Macroeconomics of the United States
Building a comparative tool for understanding state-level economic metrics.
Macroeconomics of the United States
This may end up being a very big collection of work and research. Yesterday, on the drive back from Portland, Maine, we started reading about it on Wikipedia.
Going through the facts, I started to realize that having a chart/comparative tool for all of these metrics would be very helpful:
Maine facts:
- Largest state in New England by total area
- 12th-smallest by area
- 9th-least populous
- 13th-least densely populated
- Most rural state
- Population: 1.4M
- Total area: 35.4k square miles (4.5k is water)
- Median household income: 56k USD/year
These are somewhat interesting facts. It reveals something that the largest state in New England is the 12th-smallest state in the country (New England has all the smallest states).
Questions to Explore
- How many people in the population are employed?
- What do they do?
- How many people work for companies versus are self-employed?
- Of the working population, how many work remotely?

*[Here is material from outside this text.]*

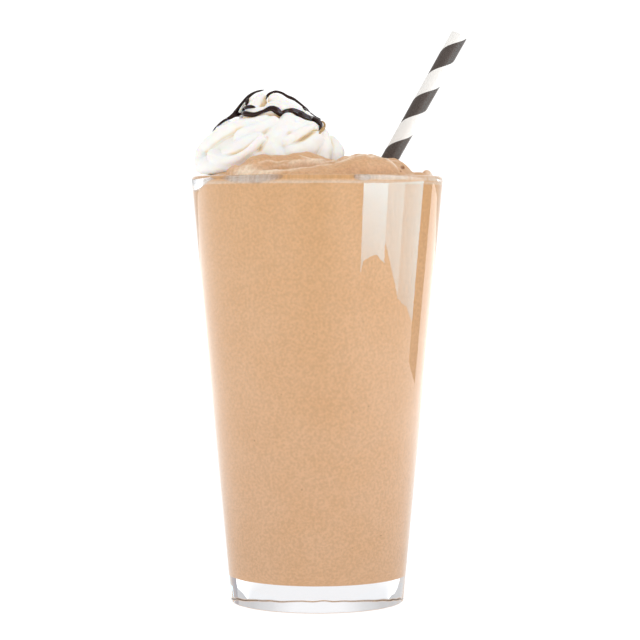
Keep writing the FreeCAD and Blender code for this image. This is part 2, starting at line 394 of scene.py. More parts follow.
@dataclass(frozen=True)
class MilkFoam:
    """Blended milk, ice cream and cocoa: a thick liquid full of tiny bubbles.

    Light scatters a little way into it, so it looks soft; it is an even beige with faint clouds where it
    was blended less, pin-prick bubbles and a few specks of cocoa. Against glass it has no shine of its own.
    """

    surface: FoamSurface
    colour: str
    cloud: str
    # painted shade: higher up the foam is multiplied towards this colour, to offset the extra lamp light on
    # the top
    upper: str = "ffffff"
    # painted shade in the foam's creases and burst pits
    crease: str = "b99f84"
    speck: str = "a9744a"
    # painted highlight on the heap's ridges, and painted light on foam that lies in shade by the rim
    streak: str = "f0dac2"
    cloud_mm: float = 14.0
    speck_mm: float = 5.0
    grain_mm: float = 0.9

    def speckled(self, tree: bpy.types.NodeTree, where: bpy.types.NodeSocket) -> bpy.types.NodeSocket:
        """The foam's own colour: faint clouds, and here and there a group of specks.

        Args:
            tree: the node tree.
            where: the place on the piece.

        Returns:
            The colour.
        """
        cloud = {"Vector": where, "Scale": 1 / (self.cloud_mm * MM), "Detail": 4.0, "Roughness": 0.55}
        clouds = add_node(tree, "TexNoise", cloud).outputs["Fac"]
        body = add_node(
            tree, "ValToRGB", {"Fac": clouds}, [(0.3, linear(self.colour)), (0.75, linear(self.cloud))]
        ).outputs["Color"]
        cells = {"Vector": where, "Scale": 1 / (self.speck_mm * MM), "Randomness": 1.0}
        specks = add_node(tree, "TexVoronoi", cells).outputs["Distance"]
        spot = add_node(
            tree, "ValToRGB", {"Fac": specks}, [(0.03, grey(1.0)), (0.07, grey(0.0))]
        ).outputs["Color"]
        group = {"Vector": where, "Scale": 1 / (self.speck_mm * 2.3 * MM), "Detail": 0.0}
        groups = add_node(tree, "TexNoise", group).outputs["Fac"]
        rare = add_node(
            tree, "ValToRGB", {"Fac": groups}, [(0.6, grey(0.0)), (0.64, grey(0.8))]
        ).outputs["Color"]
        share = add_node(tree, "Math", {0: spot, 1: rare}, operation="MULTIPLY").outputs[0]
        both = {"Factor": share, "A": body, "B": linear(self.speck)}
        return add_node(tree, "Mix", both, data_type="RGBA").outputs["Result"]

    def shaded(self, tree: bpy.types.NodeTree, where: bpy.types.NodeSocket) -> bpy.types.NodeSocket:
        """What the colour is multiplied by: painted shade, darker and yellower towards the top and darker in
        creases.

        Args:
            tree: the node tree.
            where: the place on the piece.

        Returns:
            The factor, as a colour.
        """
        # Painted shade: darker and yellower towards the top, offsetting the lamps that light the top more.
        above = add_node(tree, "SeparateXYZ", {"Vector": where}).outputs["Z"]
        climb = {"Value": above, "From Min": 40 * MM, "From Max": 145 * MM, "To Max": 1.0}
        up = add_node(tree, "MapRange", climb).outputs[0]
        both = {"Factor": up, "A": grey(1.0), "B": linear(self.upper)}
        painted_top_shade = add_node(tree, "Mix", both, data_type="RGBA").outputs["Result"]
        # Painted shade: darker where the skin is closed in, in creases and burst pits.
        hollow = add_node(tree, "Attribute", attribute_name="hollow").outputs["Fac"]
        shade = add_node(tree, "MapRange", {"Value": hollow, "From Min": 0.25, "From Max": 1.0}).outputs[0]
        both = {"Factor": shade, "A": painted_top_shade, "B": linear(self.crease)}
        return add_node(tree, "Mix", both, data_type="RGBA").outputs["Result"]

    def material(self) -> bpy.types.Material:
        """Builds it.

        Returns:
            The material.
        """
        material, tree = empty_material("milk_foam_" + self.surface.value)
        where = add_node(tree, "TexCoord").outputs["Object"]
        both = {"Factor": 1.0, "A": self.speckled(tree, where), "B": self.shaded(tree, where)}
        colour = add_node(tree, "Mix", both, data_type="RGBA", blend_type="MULTIPLY").outputs["Result"]
        # Painted highlight and painted light: the attribute streak turns the foam pale on the heap's ridges
        # and on shaded foam by the rim.
        line = add_node(tree, "Attribute", attribute_name="streak").outputs["Fac"]
        painted_light_share = add_node(tree, "Math", {0: line, 1: 0.85}, operation="MULTIPLY", use_clamp=True).outputs[0]
        both = {"Factor": painted_light_share, "A": colour, "B": linear(self.streak)}
        colour = add_node(tree, "Mix", both, data_type="RGBA").outputs["Result"]
        size = {"Vector": where, "Scale": 1 / (self.grain_mm * MM), "Detail": 3.0}
        grain = add_node(tree, "TexNoise", size).outputs["Fac"]
        mottle = add_node(
            tree, "ValToRGB", {"Fac": grain}, [(0.38, (0.87, 0.86, 0.84, 1.0)), (0.62, grey(1.0))]
        ).outputs["Color"]
        both = {"Factor": 1.0, "A": colour, "B": mottle}
        colour = add_node(tree, "Mix", both, data_type="RGBA", blend_type="MULTIPLY").outputs["Result"]
        is_open = self.surface is FoamSurface.OPEN
        surface = {
            "Base Color": colour,
            "Roughness": 0.48 if is_open else 0.9,
            "IOR": 1.35,
            "Specular IOR Level": 0.35 if is_open else 0.0,
            "Subsurface Weight": 0.25 if is_open else 0.0,
            "Subsurface Radius": (1.0, 0.6, 0.35),
            "Subsurface Scale": 2.0 * MM,
        }
        end_with_relief(tree, grain, 0.6 if is_open else 0.15, 0.3, surface)
        return material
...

The idea is to get a picture of how each state functions. What kind of people live there, how much do they make, what do they do? To have a good concept of that for every state is extremely valuable for perspective.
Data Sources
I had ChatGPT together the beginning of a script to fetch this data using:
- BLS API for employment data
- Census API for demographics
Hosting Ideas
- Heroku no longer has a free plan
- Render (https://render.com/pricing) has a free tier
- Can cache data results as a JSON file and periodically update
I'm putting a pin in this for now. Will pick back up later.